Почему-то врезалась в память такая картина: отец за столом играет в карты. Один из игроков, молодой парень, показывает на дымящуюся, почти полностью выгоревшую сигарету, что лежит на краю пепельницы: «У, проклятая, — сама выкурилась!» Все смеются.
Отец не курил, и я никогда не видел его пьяным. А что такое пьяный, я хорошо знал по деду Педро, отцу матери. Он частенько бывал навеселе, нетвердо держался на ногах и скандалил.
О характере отца и наших с ним отношениях говорит такой случай.
Как-то в жаркий летний день я бродил около нашего огорода вблизи ручья и увидал там отца. Он лежал на траве в одних трусах, прикрыв лицо от палящего солнца газетой.
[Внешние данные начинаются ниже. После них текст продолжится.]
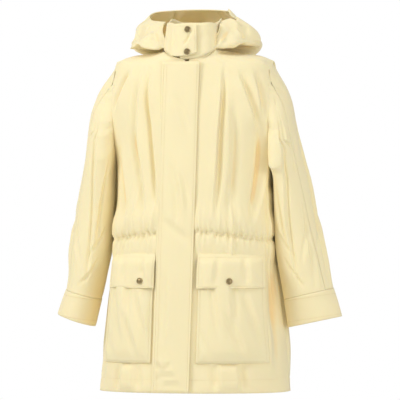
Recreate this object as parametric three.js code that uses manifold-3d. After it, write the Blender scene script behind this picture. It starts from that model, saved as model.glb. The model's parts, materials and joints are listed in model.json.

Было, наверно, воскресенье, и он, как говорится, принимал солнечные ванны. Шахтерам это необходимо, поскольку они проводят в шахте почти весь световой день, а в те годы в Испании шахтеры работали, кажется, по десять часов в сутки. Мне лет пять-шесть. Бесшумно ступая босыми ногами по короткой траве, я подошел к отцу не ближе трех метров — и смотрю. Почувствовав взгляд, он снял газету с лица, внимательно поглядел на меня, потом снова накрыл лицо газетой. Такие у нас были отношения: никакой сентиментальности, ничего напоказ — отец занят своим делом, и я тут ни при чем. А что сам я не подойду и не потревожу — в этом отец был совершенно уверен.
Вообще, в отношении отца к нам всегда чувствовалась молчаливая и спокойная уверенность. По-видимому, он смотрел на нас так же, как на другие свои вещи, примерно так: «Вот мои ботинки… стоят себе и пускай стоят. Вот мои дети — играют, бегают, растут… Пускай растут». Для примера расскажу такой случай: сидит он на сундуке справа от кухонной плиты и что-то читает, а я в сторонке занят своим делом. Больше никого нет. Оторвавшись от книжки, отец нагибается, берет с пола небольшую кочергу, сует ее себе сзади за воротник и скоблит спину — видно, зачесалась. Покончив с этим, вынимает кочергу, смотрит на меня без всякого выражения, как на неодушевленный предмет, бросает кочергу на пол (она загремела) и продолжает читать. То есть никакой связи между мной и своими действиями он не усматривает. А ведь связь есть: я, его родной сын, стал свидетелем этого не совсем обычного действия. Другой бы улыбнулся — мол, спина зачесалась — или что-нибудь такое сказал.
Бывало, зимними вечерами, отец, сидя на том же сундуке и созвав нас, сыновей, устраивал игру, которая называлась а la rebatina (что-то вроде «на шарап»). Он доставал из мешочка горсть орехов (грецких или лесных, которые мы с ним собирали осенью) и бросал на пол со словами: «A la rebatina!», а мы кидались за добычей, расталкивая друг друга. Не затем, чтоб побольше съесть, а ради победы. Глядя на эту свалку, отец тихо посмеивался. Поначалу мне, как более слабому, ничего не доставалось. Я знал, что братья потом обязательно со мной поделятся, но все равно плакал с досады, а отец сердился: «Нечего реветь, ловчей надо быть!» И я наловчился — кидался, как звереныш, волчком вертелся, хватал орешки, подходил к отцу и показывал добычу. Он одобрительно улыбался.